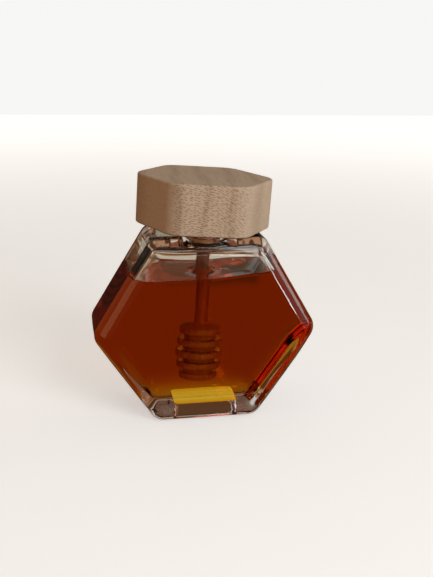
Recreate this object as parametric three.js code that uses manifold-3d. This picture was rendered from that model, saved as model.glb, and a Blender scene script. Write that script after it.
==
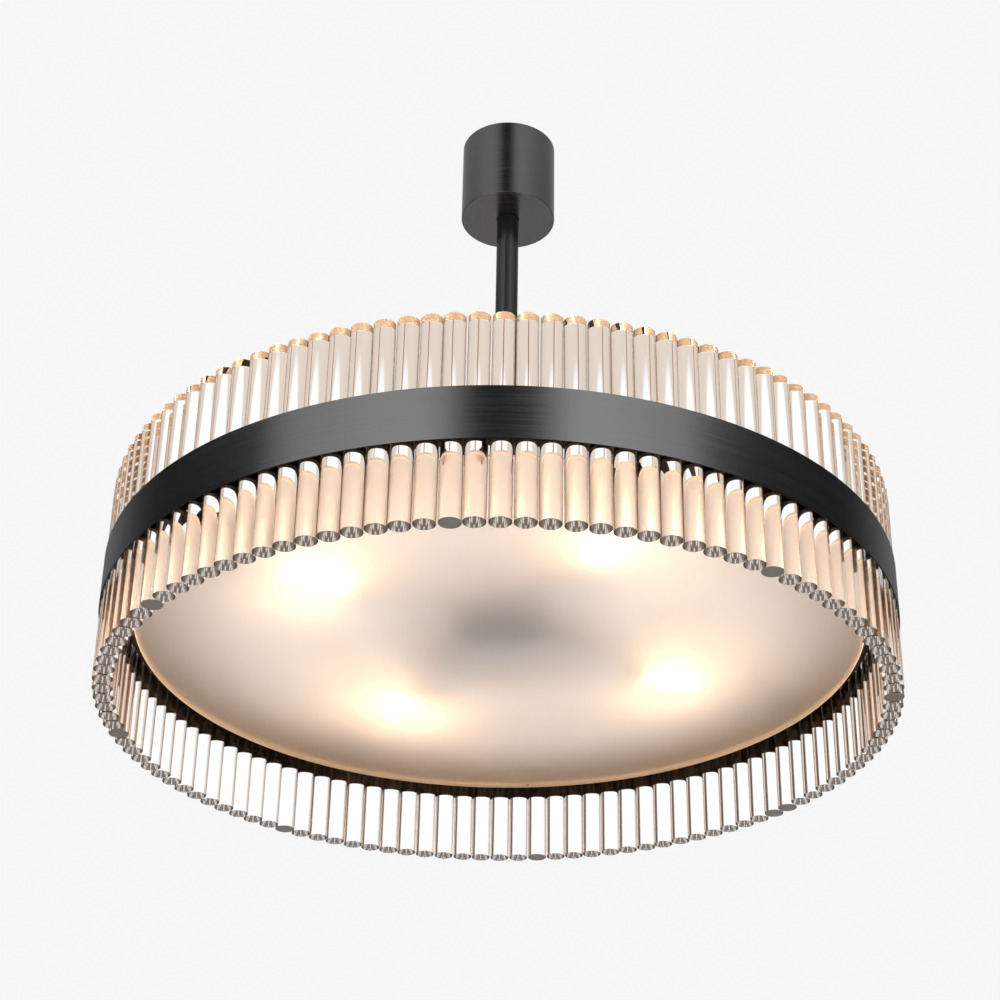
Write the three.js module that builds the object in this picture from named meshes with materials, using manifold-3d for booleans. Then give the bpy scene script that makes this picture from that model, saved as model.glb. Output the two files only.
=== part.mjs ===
--
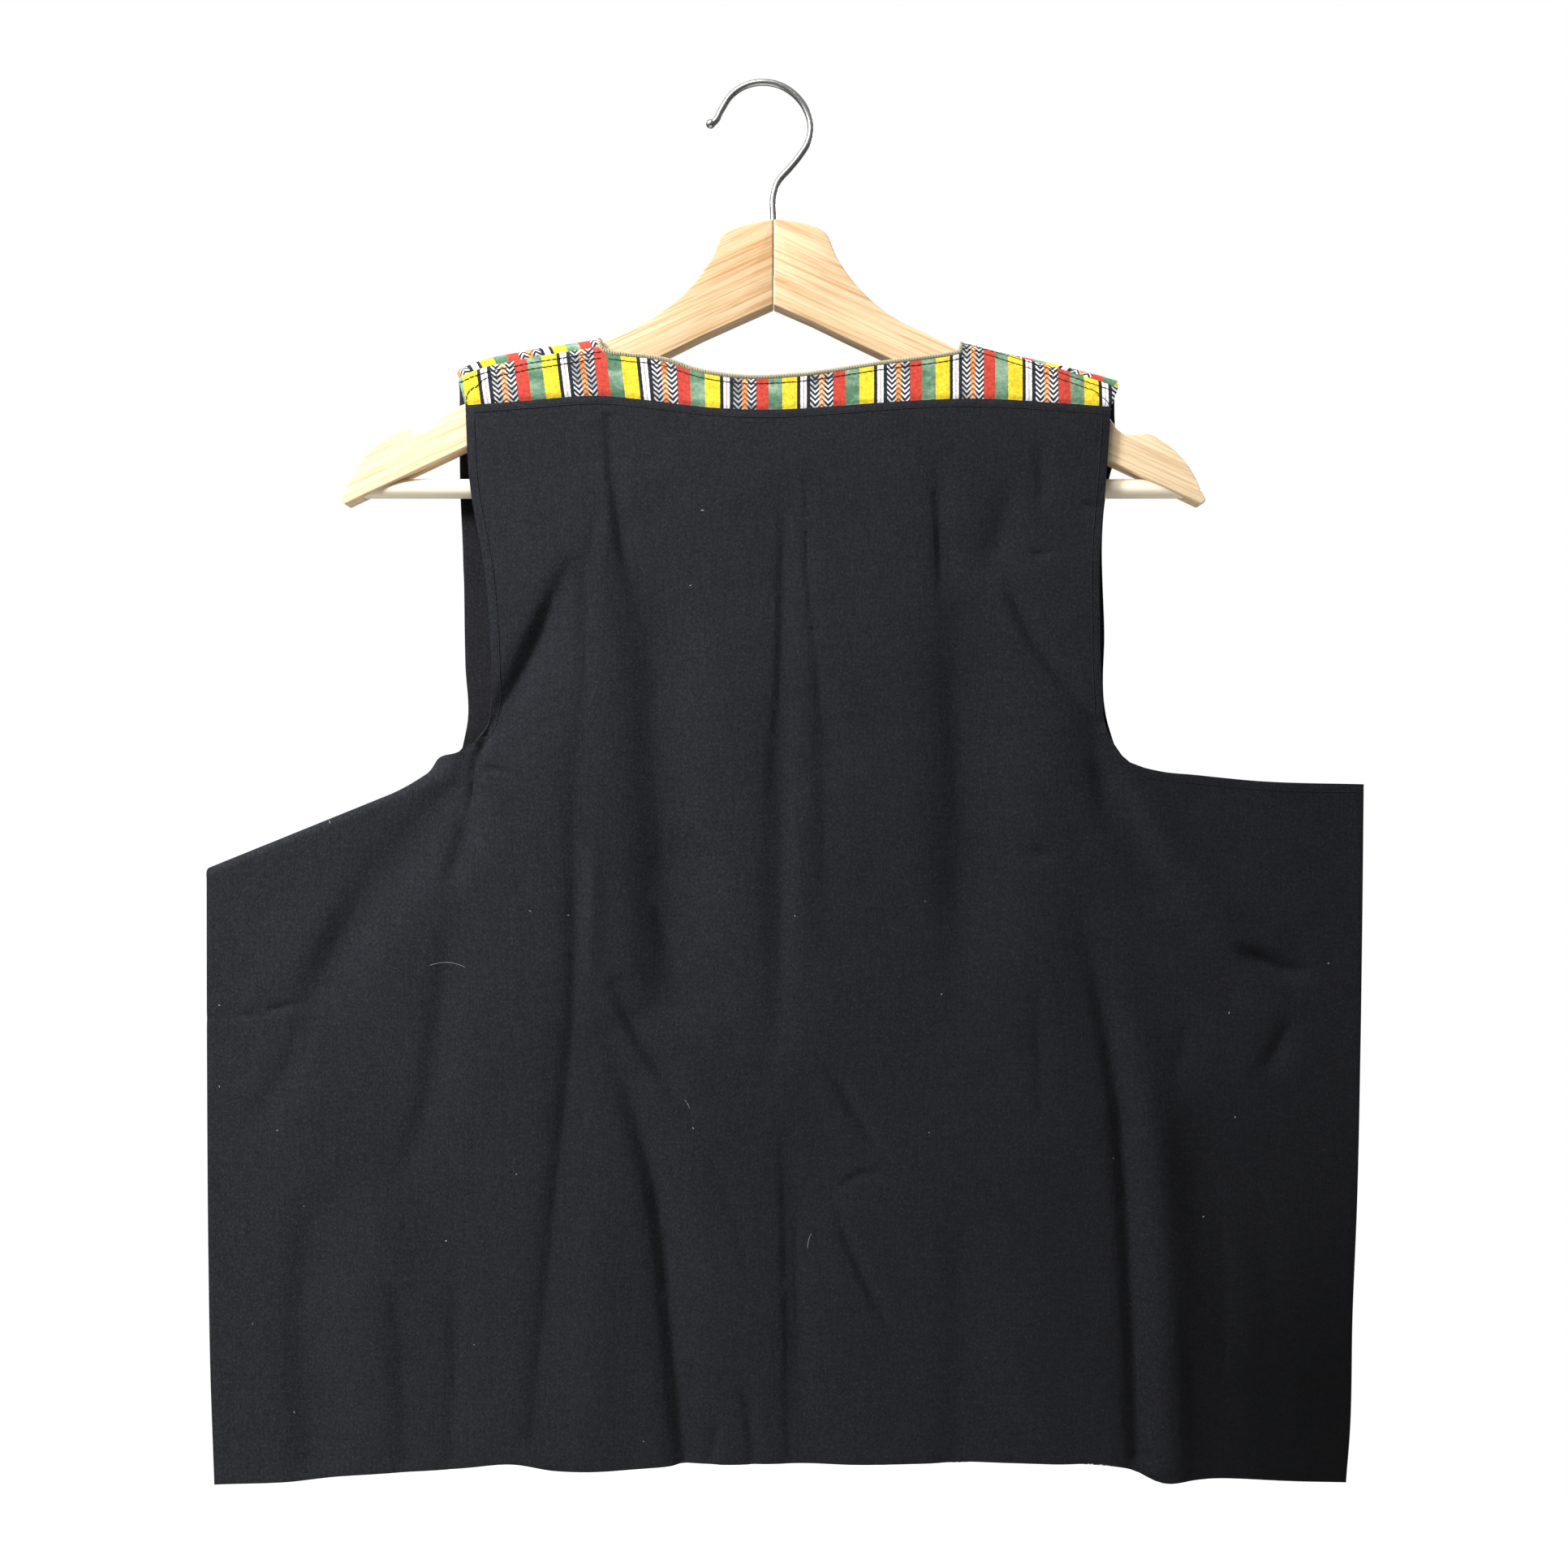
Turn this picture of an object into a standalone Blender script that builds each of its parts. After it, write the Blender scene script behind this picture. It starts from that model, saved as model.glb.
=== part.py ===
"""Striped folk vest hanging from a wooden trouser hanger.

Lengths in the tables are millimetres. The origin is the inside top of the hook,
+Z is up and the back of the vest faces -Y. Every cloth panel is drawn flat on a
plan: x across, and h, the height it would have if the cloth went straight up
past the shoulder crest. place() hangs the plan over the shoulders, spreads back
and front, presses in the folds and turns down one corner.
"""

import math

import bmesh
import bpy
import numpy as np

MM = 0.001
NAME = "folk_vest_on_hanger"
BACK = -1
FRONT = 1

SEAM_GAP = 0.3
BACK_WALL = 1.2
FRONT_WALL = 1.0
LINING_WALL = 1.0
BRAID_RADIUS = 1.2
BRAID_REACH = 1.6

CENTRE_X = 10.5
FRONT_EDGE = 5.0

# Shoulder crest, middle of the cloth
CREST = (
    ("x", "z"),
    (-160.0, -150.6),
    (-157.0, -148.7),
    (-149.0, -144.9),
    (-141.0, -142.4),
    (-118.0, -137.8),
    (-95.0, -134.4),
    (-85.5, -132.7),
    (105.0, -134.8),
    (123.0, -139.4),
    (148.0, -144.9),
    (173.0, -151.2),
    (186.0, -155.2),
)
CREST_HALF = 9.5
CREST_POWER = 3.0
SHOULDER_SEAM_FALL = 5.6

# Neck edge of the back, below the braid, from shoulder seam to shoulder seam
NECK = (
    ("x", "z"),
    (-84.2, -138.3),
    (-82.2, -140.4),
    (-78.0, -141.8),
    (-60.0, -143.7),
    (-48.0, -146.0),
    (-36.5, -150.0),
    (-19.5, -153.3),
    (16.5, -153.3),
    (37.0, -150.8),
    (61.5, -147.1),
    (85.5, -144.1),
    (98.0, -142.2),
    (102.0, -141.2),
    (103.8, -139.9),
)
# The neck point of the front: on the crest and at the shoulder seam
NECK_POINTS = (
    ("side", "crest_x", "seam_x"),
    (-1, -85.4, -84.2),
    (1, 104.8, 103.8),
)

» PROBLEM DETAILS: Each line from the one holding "Turn this picture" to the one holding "wooden trouser hanger.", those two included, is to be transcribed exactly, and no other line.

» SOLUTION TO THIS PROBLEM:
Turn this picture of an object into a standalone Blender script that builds each of its parts. After it, write the Blender scene script behind this picture. It starts from that model, saved as model.glb.
=== part.py ===
"""Striped folk vest hanging from a wooden trouser hanger.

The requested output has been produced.